Я не знаю, что со мной случилось в последнее время, но мне стало много тоскливее. Думаю, что причина этой перемены в нашем новом командире, от которого в значительной степени зависит общебатарейное настроение. Когда нами командовал Чаляпин, мы жили прекрасно. Он такой милый, внимательный, уютный, и когда нет боев — такой веселый. А наш новый георгиевский кавалер, изумительный офицер в бою, в мирной жизни безнадежно мрачен, суров, угнетающ и страшно крут с солдатами.
Сейчас его нет дома, и у нас очень уютно. Вильзар сидит за фисгармонией и одним пальцем тянет разные ноты. Он очень удачно подражает всяким инструментам: то слышится скрипка, то флейта, то человеческий голос. [72]
Так ярко вспоминается, как в полутемном театральном зале, когда партер еще совсем пуст, в ложах бенуара и бельэтажа видны только дети и подростки, и лишь верхние ярусы уже набиты народом, настраивается великолепный оркестр Большого театра. Андрей Карлович очень музыкален и в свою шуточную импровизацию так незаметно и искусно вплетает один из лейтмотивов Тристана. А на моем столике стоят духи. И вот это сочетание музыки, театра, моих дум о Тургеневе и запаха духов как-то окончательно надрывает мою душу. Боже, что отдал бы я за то, чтоб быть в Москве с тобою... Сейчас я даже сомневаюсь в моем основном убеждении, что бесконечность любви на земле заключается в ее трагической необходимости отрицать любимого человека, как свой конец и свою вершину. Сейчас я верю, что любовь есть вовсе не любовь к тому, чего нет, а к тому, что действительно есть. Хотя, может быть, это только потому, что ты мне сейчас постольку же дана, поскольку и взята у меня. Как мне не хочется кончать это письмо. Но надо. Часов в шесть вечера наш фейерверкер отбывает в Москву. Как я хотел бы быть на его месте. Но это праздная мечта. В нашей дивизии отпускают очень туго; в других, более счастливых в этом отношении, уже все офицеры побывали в отпуску, а некоторые так и по два раза. Впрочем, и у нас ездили в Москву уже четверо офицеров. Может быть, если бы я очень похлопотал, то и мне удалось бы вырваться недели на две. Но я все еще внутренне не решил ехать ли мне. Во-первых, уж очень будет трудно возвращаться, а во-вторых, против поездки живет во мне какое-то странное, почти суеверное чувство. До сих пор я не разрешал себе в пределах моей военной жизни никаких личных желаний или нежеланий. И, мне кажется, что за эту покорность война была ко мне милостива. Я боюсь, если я разрешу себе по отношению к ней свою волю, то и она проявит в отношении меня свою темную, жестокую власть. Мне почему-то думается, что если я сам корыстно выхлопочу себе отдых и свидание, то у судьбы будет как будто больше права, не оставив от меня ничего, что можно бы было похоронить, закинуть мою руку на макушку сосны. Романыч, которого на днях чуть не убило, — разрывная ружейная пуля ударила в бинокль и искривила его — видел такую картину. Ты подумай, как странно: бинокль был совсем случайно как раз в этот день [73]неправильно надет денщиком Романыча на другую сторону ремня, за что денщику и попало утром.

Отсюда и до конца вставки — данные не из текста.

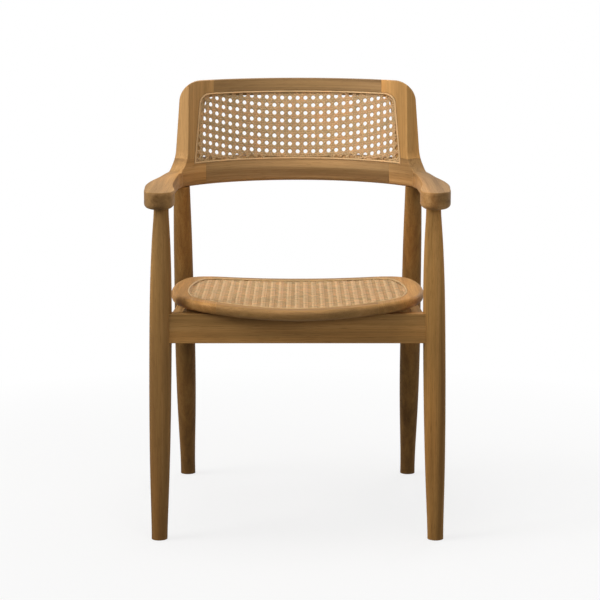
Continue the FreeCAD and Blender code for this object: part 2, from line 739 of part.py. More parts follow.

Вот какие чувства не пускают меня в Москву. Однако думается мне и обратное: как раз потому, что каждую минуту может прилететь восьмидюймовая, мне абсолютно необходимо рассказать тебе все, что довелось мне пережить со времени нашей разлуки, что пришлось передумать, перечувствовать и заново создать в себе за эти тяжелые месяцы. Мне необходимо жизнью завещать тебе себя. Вот ты и подумай про себя, хлопотать мне о командировке или нет, и напиши, как решишь.
Сергею Г-ну.
10-го апреля 1918 г. Месциско (Венгрия).
Прости, что до сих пор не собрался еще написать тебе, хотя бы несколько слов. Большое тебе спасибо за память твою, за письма, за шоколад, папиросы и обещанную статью.
Не пишу потому, что слишком хотел бы писать и тебе, и В., и И., и еще очень многим. Минутами, когда голоса войны стихают, до меня явственно доносятся голоса «интеллектуальной» России. Я страшно жалею, что самые острые проблемы решаются и самые горячие споры протекают во время моего пребывания за границей, т.е. в Галиции, а теперь в Венгрии.
Я жалею, но у меня есть и одно большое утешение: если мне только дано будет вынырнуть живым и физически здоровым (за мое духовное равновесие я совершенно спокоен) из моря событий и случайностей войны, то моим пребыванием в первом ряду сражающихся я куплю право говорить о войне все то, что буду о ней думать, и возможность думать о ней то, что она на самом деле есть.